[What you are asked to do] Emit the entire listing verbatim.

[Dataset entries]
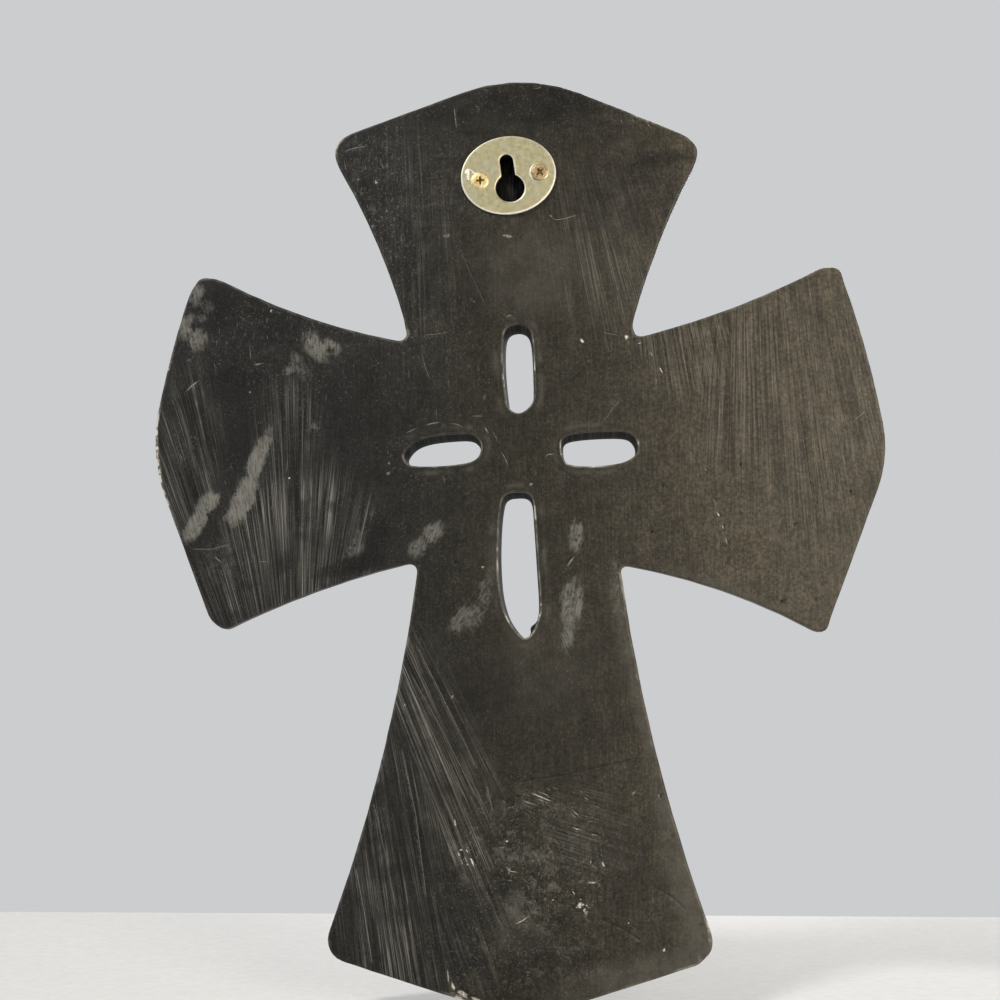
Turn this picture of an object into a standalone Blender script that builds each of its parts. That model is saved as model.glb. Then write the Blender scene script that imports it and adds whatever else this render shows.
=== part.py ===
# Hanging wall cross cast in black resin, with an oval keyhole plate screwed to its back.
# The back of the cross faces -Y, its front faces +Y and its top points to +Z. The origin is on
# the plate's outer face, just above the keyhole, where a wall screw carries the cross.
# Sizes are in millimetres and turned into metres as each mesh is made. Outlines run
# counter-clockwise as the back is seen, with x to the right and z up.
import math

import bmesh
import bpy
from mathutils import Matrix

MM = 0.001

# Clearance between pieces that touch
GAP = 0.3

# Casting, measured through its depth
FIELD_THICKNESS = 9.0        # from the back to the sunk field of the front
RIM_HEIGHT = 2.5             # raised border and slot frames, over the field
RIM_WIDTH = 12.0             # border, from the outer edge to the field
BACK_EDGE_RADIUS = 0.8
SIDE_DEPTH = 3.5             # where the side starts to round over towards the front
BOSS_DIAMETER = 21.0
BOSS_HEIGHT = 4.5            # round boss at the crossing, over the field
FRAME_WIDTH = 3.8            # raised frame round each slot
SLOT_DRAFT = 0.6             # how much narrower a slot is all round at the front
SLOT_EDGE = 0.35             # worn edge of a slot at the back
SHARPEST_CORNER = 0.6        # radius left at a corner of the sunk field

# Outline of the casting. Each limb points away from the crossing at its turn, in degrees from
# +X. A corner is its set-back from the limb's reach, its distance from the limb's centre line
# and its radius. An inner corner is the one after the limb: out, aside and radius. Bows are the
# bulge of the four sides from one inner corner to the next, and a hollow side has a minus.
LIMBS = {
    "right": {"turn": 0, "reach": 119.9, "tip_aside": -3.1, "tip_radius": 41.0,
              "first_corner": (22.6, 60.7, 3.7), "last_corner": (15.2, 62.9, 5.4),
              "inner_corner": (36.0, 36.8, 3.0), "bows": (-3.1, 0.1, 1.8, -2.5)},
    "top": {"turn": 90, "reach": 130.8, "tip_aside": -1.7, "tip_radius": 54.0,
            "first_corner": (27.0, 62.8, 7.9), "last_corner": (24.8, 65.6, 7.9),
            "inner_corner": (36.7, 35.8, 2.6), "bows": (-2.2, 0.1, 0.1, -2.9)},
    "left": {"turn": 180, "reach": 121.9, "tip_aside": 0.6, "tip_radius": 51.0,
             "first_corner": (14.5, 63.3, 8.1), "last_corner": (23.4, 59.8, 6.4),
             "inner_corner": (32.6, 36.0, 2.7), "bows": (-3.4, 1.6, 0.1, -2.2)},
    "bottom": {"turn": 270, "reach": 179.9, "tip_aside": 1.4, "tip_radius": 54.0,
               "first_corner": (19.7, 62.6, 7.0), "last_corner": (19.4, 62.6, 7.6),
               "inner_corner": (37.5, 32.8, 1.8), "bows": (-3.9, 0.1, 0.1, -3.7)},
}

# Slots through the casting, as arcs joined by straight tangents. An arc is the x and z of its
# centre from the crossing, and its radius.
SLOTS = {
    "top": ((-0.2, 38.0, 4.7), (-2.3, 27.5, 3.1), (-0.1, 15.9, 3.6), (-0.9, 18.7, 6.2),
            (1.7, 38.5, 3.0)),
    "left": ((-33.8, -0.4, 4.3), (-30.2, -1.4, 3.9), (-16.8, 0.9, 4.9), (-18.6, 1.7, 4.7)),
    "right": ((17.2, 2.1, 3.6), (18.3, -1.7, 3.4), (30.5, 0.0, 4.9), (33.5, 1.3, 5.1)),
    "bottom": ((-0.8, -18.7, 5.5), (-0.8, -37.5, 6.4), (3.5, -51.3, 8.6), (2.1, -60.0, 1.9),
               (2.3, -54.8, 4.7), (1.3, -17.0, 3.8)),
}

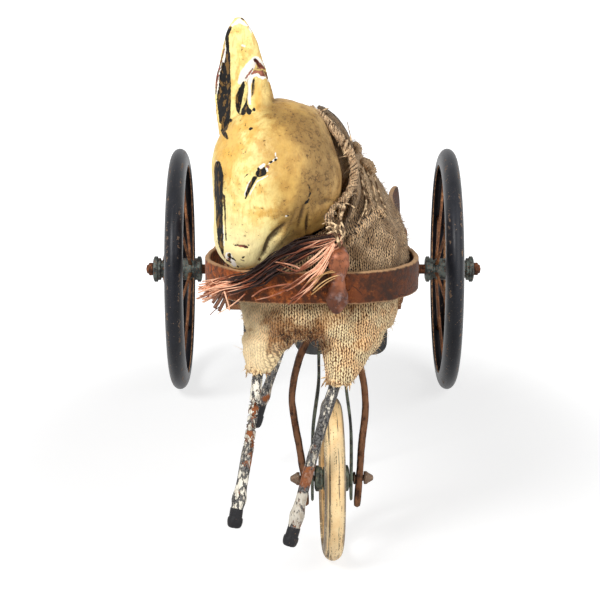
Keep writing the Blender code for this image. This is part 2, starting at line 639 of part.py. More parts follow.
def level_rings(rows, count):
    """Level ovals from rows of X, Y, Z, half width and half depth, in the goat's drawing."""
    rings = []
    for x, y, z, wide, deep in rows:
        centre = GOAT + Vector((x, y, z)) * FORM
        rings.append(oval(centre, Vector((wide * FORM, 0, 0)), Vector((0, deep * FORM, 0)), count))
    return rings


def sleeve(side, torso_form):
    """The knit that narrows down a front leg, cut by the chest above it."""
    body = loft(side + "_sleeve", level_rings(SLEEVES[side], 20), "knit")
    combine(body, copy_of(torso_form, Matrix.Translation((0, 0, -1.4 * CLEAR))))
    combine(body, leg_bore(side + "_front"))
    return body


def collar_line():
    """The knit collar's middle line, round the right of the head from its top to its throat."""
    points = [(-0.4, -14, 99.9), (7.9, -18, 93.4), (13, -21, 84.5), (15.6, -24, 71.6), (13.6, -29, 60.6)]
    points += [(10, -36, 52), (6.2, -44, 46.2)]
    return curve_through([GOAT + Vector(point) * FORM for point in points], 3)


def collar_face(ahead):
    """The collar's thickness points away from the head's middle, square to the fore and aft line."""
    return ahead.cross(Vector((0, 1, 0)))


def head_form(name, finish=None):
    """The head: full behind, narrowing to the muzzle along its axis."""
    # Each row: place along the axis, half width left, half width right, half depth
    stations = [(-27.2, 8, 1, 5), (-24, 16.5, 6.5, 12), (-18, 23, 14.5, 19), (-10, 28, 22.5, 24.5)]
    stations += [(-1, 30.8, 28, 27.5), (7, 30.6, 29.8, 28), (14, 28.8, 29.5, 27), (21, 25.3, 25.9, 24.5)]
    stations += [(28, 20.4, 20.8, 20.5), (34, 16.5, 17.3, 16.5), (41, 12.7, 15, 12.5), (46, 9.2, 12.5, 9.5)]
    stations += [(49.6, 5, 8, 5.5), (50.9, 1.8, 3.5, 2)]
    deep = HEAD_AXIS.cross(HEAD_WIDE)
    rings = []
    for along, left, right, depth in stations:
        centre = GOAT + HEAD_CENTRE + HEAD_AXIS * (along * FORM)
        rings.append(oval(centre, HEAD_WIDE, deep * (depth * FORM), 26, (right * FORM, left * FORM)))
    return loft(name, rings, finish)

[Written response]
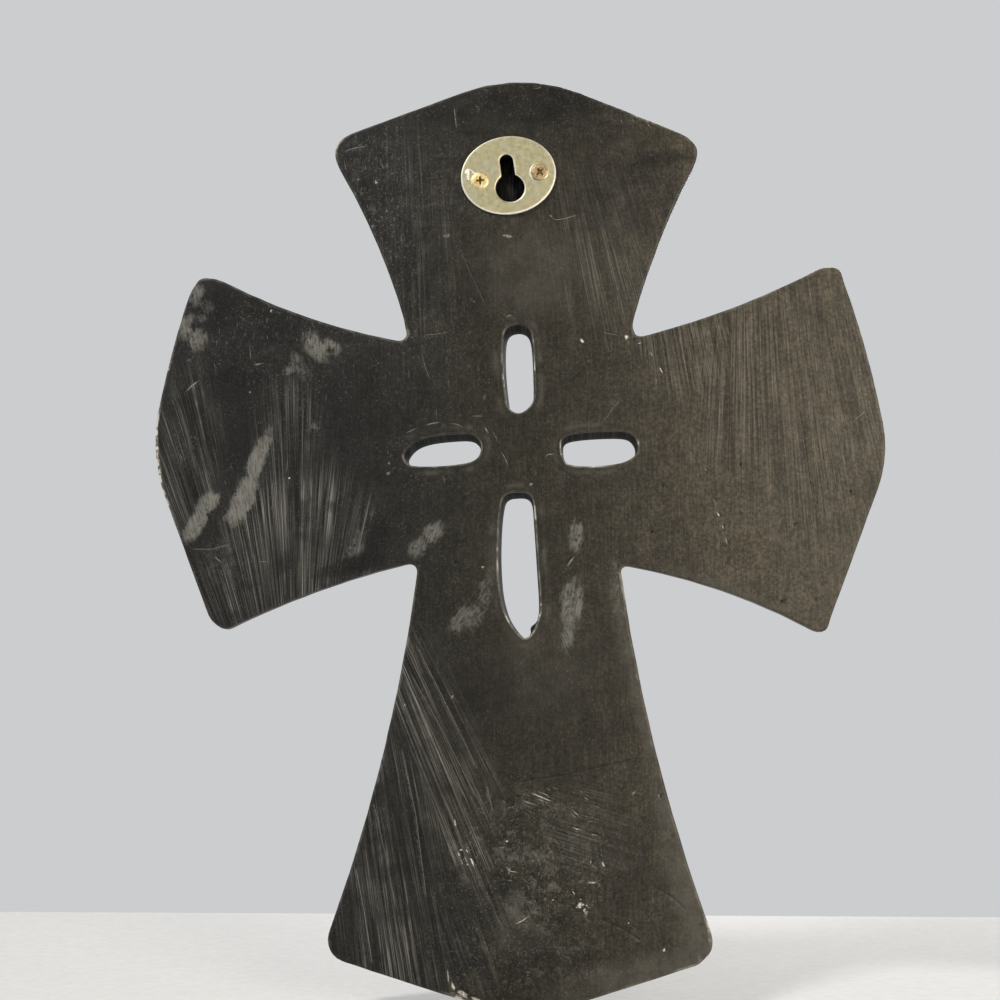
Turn this picture of an object into a standalone Blender script that builds each of its parts. That model is saved as model.glb. Then write the Blender scene script that imports it and adds whatever else this render shows.
=== part.py ===
# Hanging wall cross cast in black resin, with an oval keyhole plate screwed to its back.
# The back of the cross faces -Y, its front faces +Y and its top points to +Z. The origin is on
# the plate's outer face, just above the keyhole, where a wall screw carries the cross.
# Sizes are in millimetres and turned into metres as each mesh is made. Outlines run
# counter-clockwise as the back is seen, with x to the right and z up.
import math

import bmesh
import bpy
from mathutils import Matrix

MM = 0.001

# Clearance between pieces that touch
GAP = 0.3

# Casting, measured through its depth
FIELD_THICKNESS = 9.0        # from the back to the sunk field of the front
RIM_HEIGHT = 2.5             # raised border and slot frames, over the field
RIM_WIDTH = 12.0             # border, from the outer edge to the field
BACK_EDGE_RADIUS = 0.8
SIDE_DEPTH = 3.5             # where the side starts to round over towards the front
BOSS_DIAMETER = 21.0
BOSS_HEIGHT = 4.5            # round boss at the crossing, over the field
FRAME_WIDTH = 3.8            # raised frame round each slot
SLOT_DRAFT = 0.6             # how much narrower a slot is all round at the front
SLOT_EDGE = 0.35             # worn edge of a slot at the back
SHARPEST_CORNER = 0.6        # radius left at a corner of the sunk field

# Outline of the casting. Each limb points away from the crossing at its turn, in degrees from
# +X. A corner is its set-back from the limb's reach, its distance from the limb's centre line
# and its radius. An inner corner is the one after the limb: out, aside and radius. Bows are the
# bulge of the four sides from one inner corner to the next, and a hollow side has a minus.
LIMBS = {
    "right": {"turn": 0, "reach": 119.9, "tip_aside": -3.1, "tip_radius": 41.0,
              "first_corner": (22.6, 60.7, 3.7), "last_corner": (15.2, 62.9, 5.4),
              "inner_corner": (36.0, 36.8, 3.0), "bows": (-3.1, 0.1, 1.8, -2.5)},
    "top": {"turn": 90, "reach": 130.8, "tip_aside": -1.7, "tip_radius": 54.0,
            "first_corner": (27.0, 62.8, 7.9), "last_corner": (24.8, 65.6, 7.9),
            "inner_corner": (36.7, 35.8, 2.6), "bows": (-2.2, 0.1, 0.1, -2.9)},
    "left": {"turn": 180, "reach": 121.9, "tip_aside": 0.6, "tip_radius": 51.0,
             "first_corner": (14.5, 63.3, 8.1), "last_corner": (23.4, 59.8, 6.4),
             "inner_corner": (32.6, 36.0, 2.7), "bows": (-3.4, 1.6, 0.1, -2.2)},
    "bottom": {"turn": 270, "reach": 179.9, "tip_aside": 1.4, "tip_radius": 54.0,
               "first_corner": (19.7, 62.6, 7.0), "last_corner": (19.4, 62.6, 7.6),
               "inner_corner": (37.5, 32.8, 1.8), "bows": (-3.9, 0.1, 0.1, -3.7)},
}

# Slots through the casting, as arcs joined by straight tangents. An arc is the x and z of its
# centre from the crossing, and its radius.
SLOTS = {
    "top": ((-0.2, 38.0, 4.7), (-2.3, 27.5, 3.1), (-0.1, 15.9, 3.6), (-0.9, 18.7, 6.2),
            (1.7, 38.5, 3.0)),
    "left": ((-33.8, -0.4, 4.3), (-30.2, -1.4, 3.9), (-16.8, 0.9, 4.9), (-18.6, 1.7, 4.7)),
    "right": ((17.2, 2.1, 3.6), (18.3, -1.7, 3.4), (30.5, 0.0, 4.9), (33.5, 1.3, 5.1)),
    "bottom": ((-0.8, -18.7, 5.5), (-0.8, -37.5, 6.4), (3.5, -51.3, 8.6), (2.1, -60.0, 1.9),
               (2.3, -54.8, 4.7), (1.3, -17.0, 3.8)),
}

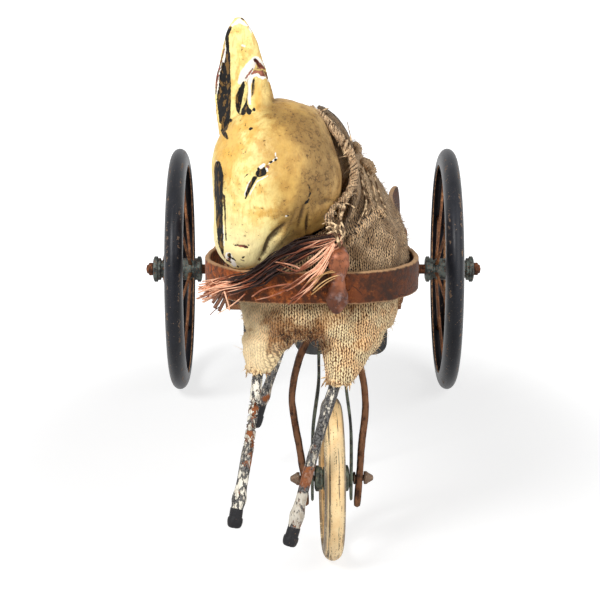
Keep writing the Blender code for this image. This is part 2, starting at line 639 of part.py. More parts follow.
def level_rings(rows, count):
    """Level ovals from rows of X, Y, Z, half width and half depth, in the goat's drawing."""
    rings = []
    for x, y, z, wide, deep in rows:
        centre = GOAT + Vector((x, y, z)) * FORM
        rings.append(oval(centre, Vector((wide * FORM, 0, 0)), Vector((0, deep * FORM, 0)), count))
    return rings


def sleeve(side, torso_form):
    """The knit that narrows down a front leg, cut by the chest above it."""
    body = loft(side + "_sleeve", level_rings(SLEEVES[side], 20), "knit")
    combine(body, copy_of(torso_form, Matrix.Translation((0, 0, -1.4 * CLEAR))))
    combine(body, leg_bore(side + "_front"))
    return body


def collar_line():
    """The knit collar's middle line, round the right of the head from its top to its throat."""
    points = [(-0.4, -14, 99.9), (7.9, -18, 93.4), (13, -21, 84.5), (15.6, -24, 71.6), (13.6, -29, 60.6)]
    points += [(10, -36, 52), (6.2, -44, 46.2)]
    return curve_through([GOAT + Vector(point) * FORM for point in points], 3)


def collar_face(ahead):
    """The collar's thickness points away from the head's middle, square to the fore and aft line."""
    return ahead.cross(Vector((0, 1, 0)))


def head_form(name, finish=None):
    """The head: full behind, narrowing to the muzzle along its axis."""
    # Each row: place along the axis, half width left, half width right, half depth
    stations = [(-27.2, 8, 1, 5), (-24, 16.5, 6.5, 12), (-18, 23, 14.5, 19), (-10, 28, 22.5, 24.5)]
    stations += [(-1, 30.8, 28, 27.5), (7, 30.6, 29.8, 28), (14, 28.8, 29.5, 27), (21, 25.3, 25.9, 24.5)]
    stations += [(28, 20.4, 20.8, 20.5), (34, 16.5, 17.3, 16.5), (41, 12.7, 15, 12.5), (46, 9.2, 12.5, 9.5)]
    stations += [(49.6, 5, 8, 5.5), (50.9, 1.8, 3.5, 2)]
    deep = HEAD_AXIS.cross(HEAD_WIDE)
    rings = []
    for along, left, right, depth in stations:
        centre = GOAT + HEAD_CENTRE + HEAD_AXIS * (along * FORM)
        rings.append(oval(centre, HEAD_WIDE, deep * (depth * FORM), 26, (right * FORM, left * FORM)))
    return loft(name, rings, finish)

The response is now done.